Finalmente una buona notizia: il teatro di Dario Fo è tornato in tv. Dopo solo quindici anni dalla sua realizzazione – guarda caso proprio durante il pontificato di Bergoglio – la Rai si è accorta dell’esistenza di una pièce intitolata “Lu Santo Jullàre Françesco”. Quale migliore occasione per puntare su un brand vincente come quello di “Francesco”, deve aver pensato qualcuno. E infatti, con una piccola modifica – che tanto chi vuoi che se ne accorga – il titolo della suddetta opera di Fo, muta per l’appunto in “Francesco” con “Lu Santo Jullare” sottoscritto in piccolo a mo’ di didascalia. Ed ecco che il prodotto era bello e pronto per essere dato in pasto al grande pubblico.
Fin qui tutto bene, se non fosse che quel pubblico non è stato poi così grande come ci si poteva legittimamente immaginare. Infatti, domenica scorsa, con circa due milioni di spettatori, il nostro Premio Nobel riesce a perdere la partita dell’Auditel persino contro Marco Ponti, il meno noto regista di Ti amo troppo per dirtelo – film tv trasmesso in contemporanea da Canale 5.
Eppure gli autori di Rai Uno non hanno lasciato nulla d’intentato: il gruppo dei teenagers, disposti ad arte nelle prime file dell’Auditorium Rai di Napoli, ha fatto il paio con la partecipazione della popstar anglo-libanese Mika, allo scopo di attrarre i telespettatori più giovani; lo “spot” su papa Francesco, eseguito fuori copione dallo stesso Fo – che perdoniamo solo in virtù dell’antico adagio “Parigi val bene una messa”; l’alta definizione; un’unica interruzione pubblicitaria. Nulla di tutto questo ha convinto la massa dei teleutenti a orientarsi per una volta sulla cultura. Pazienza. Siamo comunque tutti concordi con il regista Felice Cappa, il quale in conferenza stampa dichiarava: “Vale la pena pagare il canone per queste cose”. Certo che sì. Anche se, tenendo conto dei centotredici euro annui di canone Rai, tanto valeva andare a vederlo dal vivo. Avremmo risparmiato. Salvo che, la logica proposta dal regista Cappa, preveda una sorta di proprietà transitiva per cui, se è vero che una bella trasmissione vale da sola l’intero ammontare dell’imposta televisiva, deve essere vero anche che venerdì 27 giugno, quando sulla stessa rete Rai andrà in onda “Una voce per Padre Pio” – la kermesse musical religiosa condotta da Massimo Giletti – quei centotredici euro ci saranno restituiti, con tanto di scuse.

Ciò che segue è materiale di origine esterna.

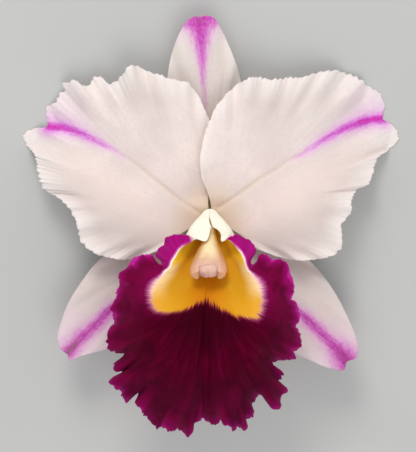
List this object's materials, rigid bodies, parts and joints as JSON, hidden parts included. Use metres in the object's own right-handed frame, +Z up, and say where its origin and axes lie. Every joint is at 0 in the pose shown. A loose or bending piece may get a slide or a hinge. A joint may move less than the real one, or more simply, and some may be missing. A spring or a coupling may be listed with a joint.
{
  "type": "cattleya orchid bloom",
  "caption": "Orchid bloom lying face up: pale sepals, broad ruffled petals and a deep magenta frilled lip round a cream column, with its cut green stalk behind.",
  "frame": {"origin": "middle of the bloom's footprint, on the surface it lies on", "axes": "+Z up, out of the face of the bloom; +Y towards the dorsal sepal; +X to the right as the bloom is looked at"},
  "size_m": [0.1551, 0.1635, 0.0578],
  "materials": {
    "petal_white": "satin",
    "lip_magenta": "matte",
    "column_cream": "satin",
    "cap_white": "satin",
    "stalk_green": "satin"
  },
  "bodies": {
    "root": {"sepal_dorsal": "petal_white", "sepal_left": "petal_white", "sepal_right": "petal_white", "petal_left": "petal_white", "petal_right": "petal_white", "lip": "lip_magenta", "column": "column_cream", "anther_cap": "cap_white", "stalk": "stalk_green"}
  },
  "joints": []
}
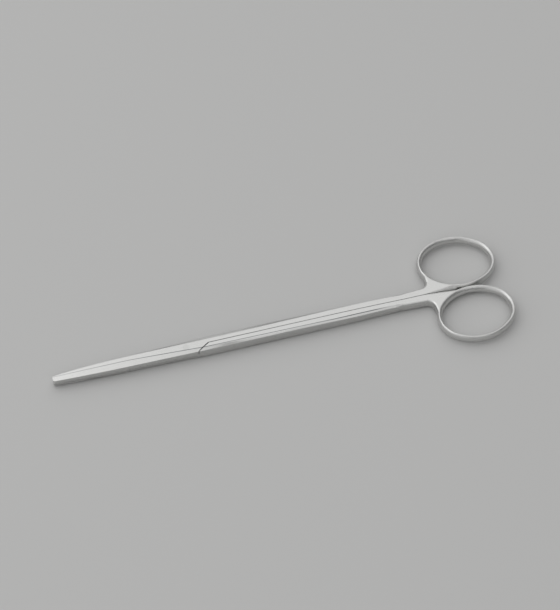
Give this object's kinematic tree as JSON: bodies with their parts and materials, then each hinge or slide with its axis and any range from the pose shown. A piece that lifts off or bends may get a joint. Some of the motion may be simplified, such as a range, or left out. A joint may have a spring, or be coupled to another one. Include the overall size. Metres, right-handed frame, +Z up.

Al “maestro” Fo, va il mio personale ringraziamento per aver disatteso il tanto previsto quanto prevedibile confronto fra Bergoglio e San Francesco. L’introduzione sul papa argentino è stata tutto sommato tollerabile, condivisibile, totalmente avulsa dalla narrazione seguente, e soprattutto breve: ha occupato all’incirca lo spazio di una televendita. Malgrado ciò, l’attore lombardo ha rischiato di deludere il suo pubblico più anticlericale poiché, seppur per pochi minuti, pareva essersi trasformato nel testimonial del Vaticano. Tuttavia, è lui stesso a mettere in chiaro le cose, dichiarando che coloro i quali ritengono l’ascesa di Bergoglio un’operazione di marketing sono vittime di un ragionamento superficiale. Per dirla con le sue stesse parole: “…persone disattente e anche un po’ stupide”.
Ma ecco che finalmente lo spettacolo parte, sfiga vuole che ciò accada nel preciso istante in cui la maggioranza dei telespettatori ripiega sulle fiction di turno. Ma non importa. Quel che conta è che alla fine l’attore ritrova se stesso. Nei suoi occhi si riaccende quel desiderio di raccontare che lo accompagna fin dai prodromi della sua fortunata carriera, e appare persino ringiovanito, quando con le sue giullarate ai danni di papa Innocenzo III, ci restituisce il Fo di sempre, a metà strada fra sacro e profano. Forse un po’ meno profano del solito, ma pur sempre un “mostro sacro” del teatro italiano.